Tarleton President Dr. F. Dominic Dottavio described the unveiling of the sculpture as a moment in history that will be remembered for generations to come.

“No man or woman in Erath County has changed more lives than John Tarleton,” he said. “It is only fitting that the university should honor him for his larger-than-life generosity and vision. This tremendous piece of art will have a lasting impact on Tarleton students and the Stephenville community. Students and visitors will commemorate campus experiences and events in photos with John, and the sculpture will become a meeting place for alumni to share their Tarleton stories with friends and family.”

Creating a true-to-life resemblance of John Tarleton was challenging. The only known photograph of Tarleton, taken when he was in his late 80s, was lacking in detail. It was decided to portray a slightly younger and more vibrant Tarleton.

“I had to be a little creative with the face,” Wyatt explained. “When I got to the point where I thought it looked enough like the picture, I quit. I added a smile, not much, because I believe he took learning seriously.”

Clothes were of particular interest to Wyatt, who in 2011 received an honorary doctorate of humane letters from Tarleton.

“Most of the time, John Tarleton wore overalls, but he did have suits,” he explained. “We put him in his best,” which is the reason for the 1880s-style coat with piping, silk vest and watch chain. Because Tarleton washed and mended his own clothes, Wyatt left his pants uncreased. Tarleton was a businessman and farmer, not so much a rancher, so Wyatt put a gentleman’s bowler in his hand rather than a 10-gallon cowboy hat on his head.

“He was a walker, walking everywhere he went in specially made, square-toed shoes,” Wyatt recalled from his exhaustive research. “One story recounts Tarleton’s refusal of a ride from a man watering his horses. ‘No,’ Tarleton, responded. ‘I’m in a hurry.’ He must have been a speed walker.”

When friends heard that Wyatt had been commissioned to sculpt the bronze of Tarleton, they insisted he include the founder’s legendary companion, Oscar P. The duck serves as one of three anchors that keep the monument steady against Texas winds.

The 10-foot bronze began as a 24-inch model, which was turned into the larger-than-life piece by The Crucible Foundry in Norman, Okla. The foundry poured the 1,078 pounds of bronze in 250- to 300-pound segments and welded them together to create the final monument.

“When the university asked me to do the sculpture, they told me to create a hero,” Wyatt said. “John Tarleton was only 5-feet, 7 at most. Creating him 10-feet tall was monumental—but so very appropriate for the university’s larger-than-life benefactor.”

Tarleton, a member of The Texas A&M University System, provides a student-focused, value-driven educational experience marked by academic innovation and exemplary service, and dedicated to transforming students into tomorrow’s professional leaders. With campuses in Stephenville, Fort Worth, Waco, Midlothian and online, Tarleton engages with its communities to provide real-world learning experiences and to address societal needs while maintaining its core values of integrity, leadership, tradition, civility, excellence and service.

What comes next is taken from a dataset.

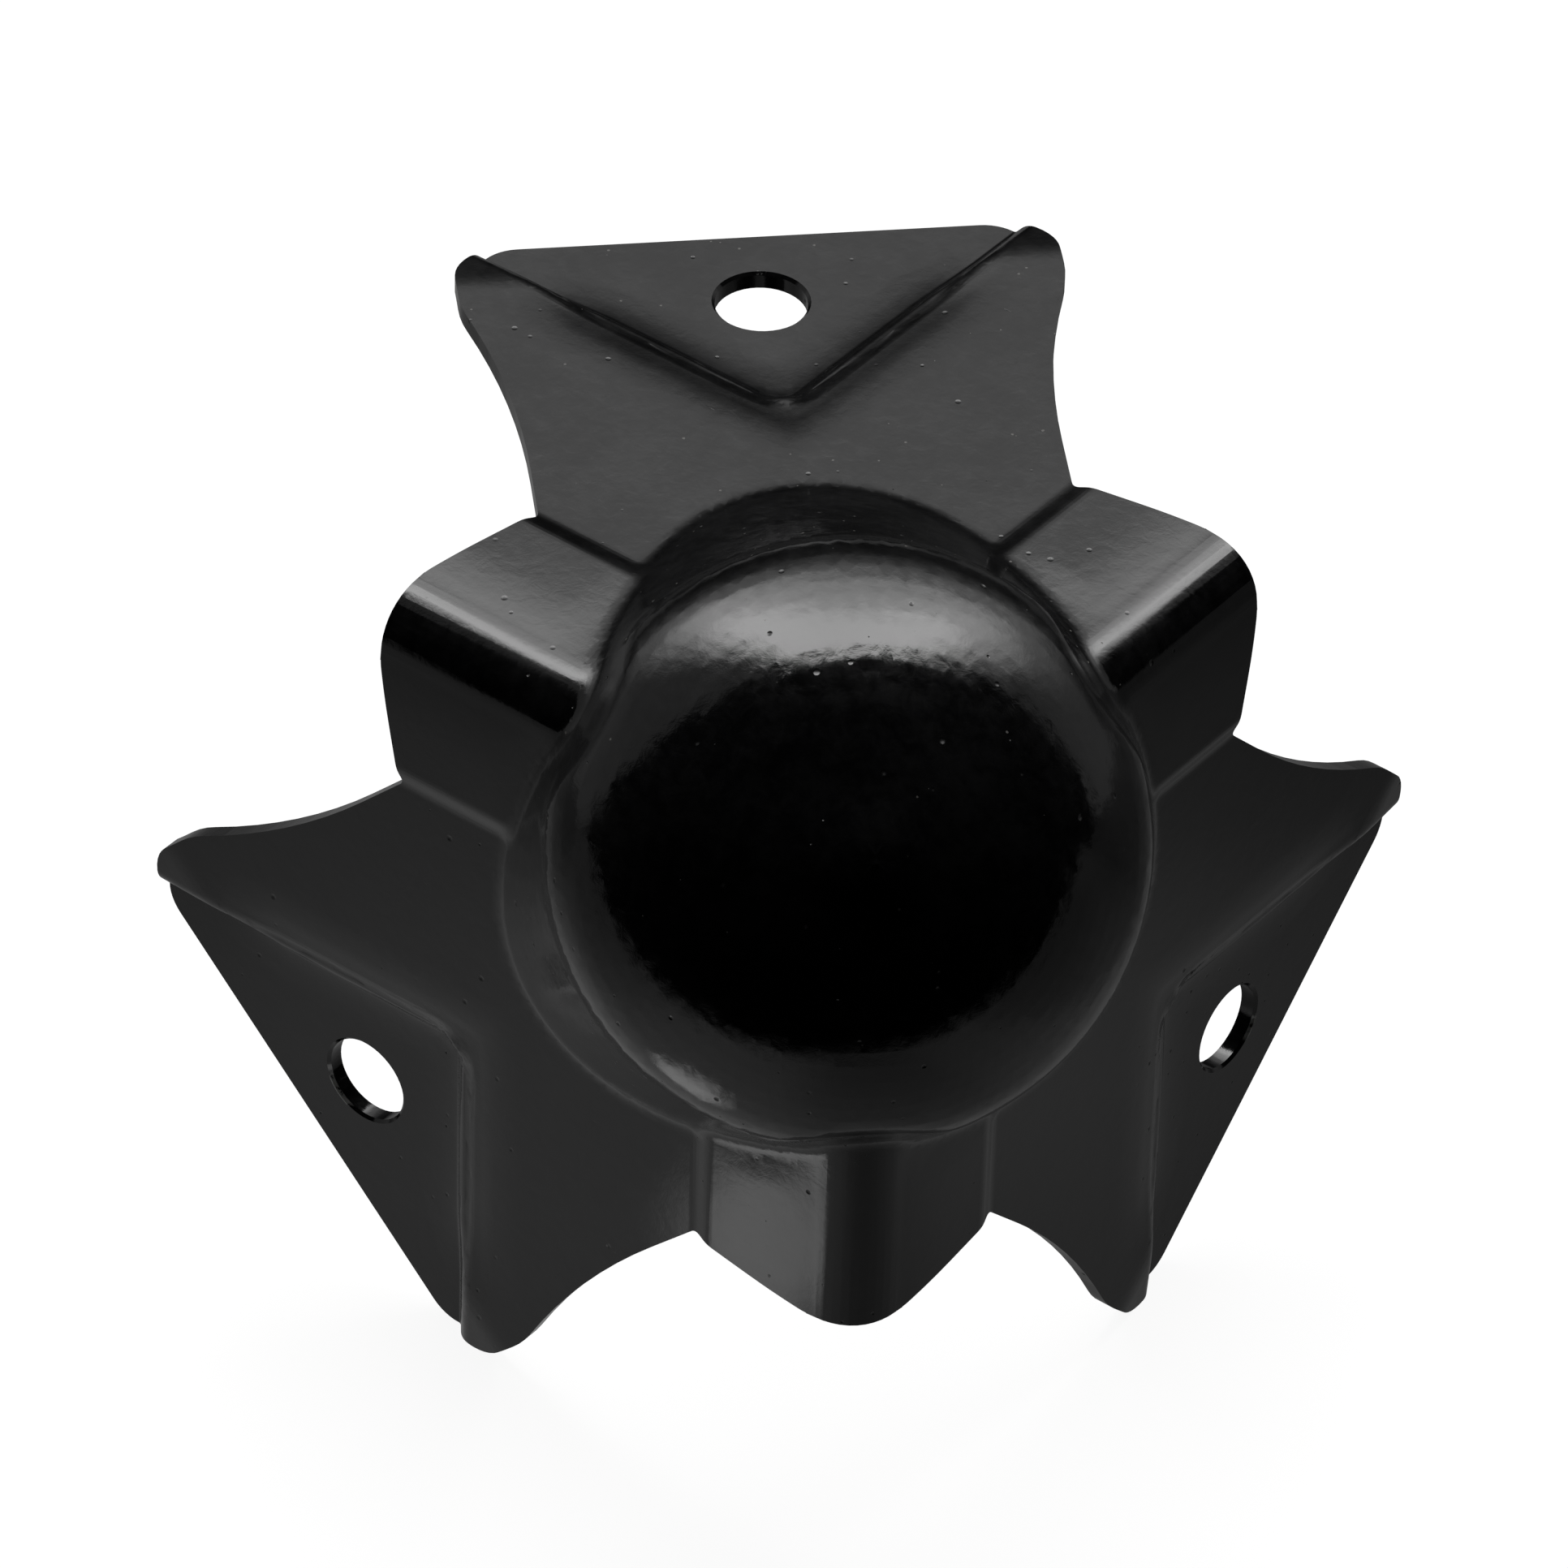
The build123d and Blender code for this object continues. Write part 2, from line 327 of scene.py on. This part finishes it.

For more information on Tarleton State University, visit

About Kenneth Wyatt
Known worldwide as the Norman Rockwell of Western Art, Kenneth Wyatt celebrates his Texas and Western heritage and his strong religious convictions through painting and sculpture.

An ordained minister, Wyatt spent 30 years preaching. He graduated from Tarleton State University (then known as Tarleton College) in 1946 and attended McMurry University in Abilene, Texas; Baylor University in Waco, Texas; and the Iliff School of Theology in Denver. He later received honorary doctorates from Tarleton and McMurry.

Former U.S. President George W. Bush and England’s Queen Elizabeth II are among those who own his art. His portrait of major league Hall of Famer Mickey Mantle hangs in the Oklahoma State Capitol.

In addition to a studio in Tulia, Texas, where he and wife, Veda, reside, he maintains galleries in Amarillo, Texas, and in Ruidoso and Red River, New Mexico.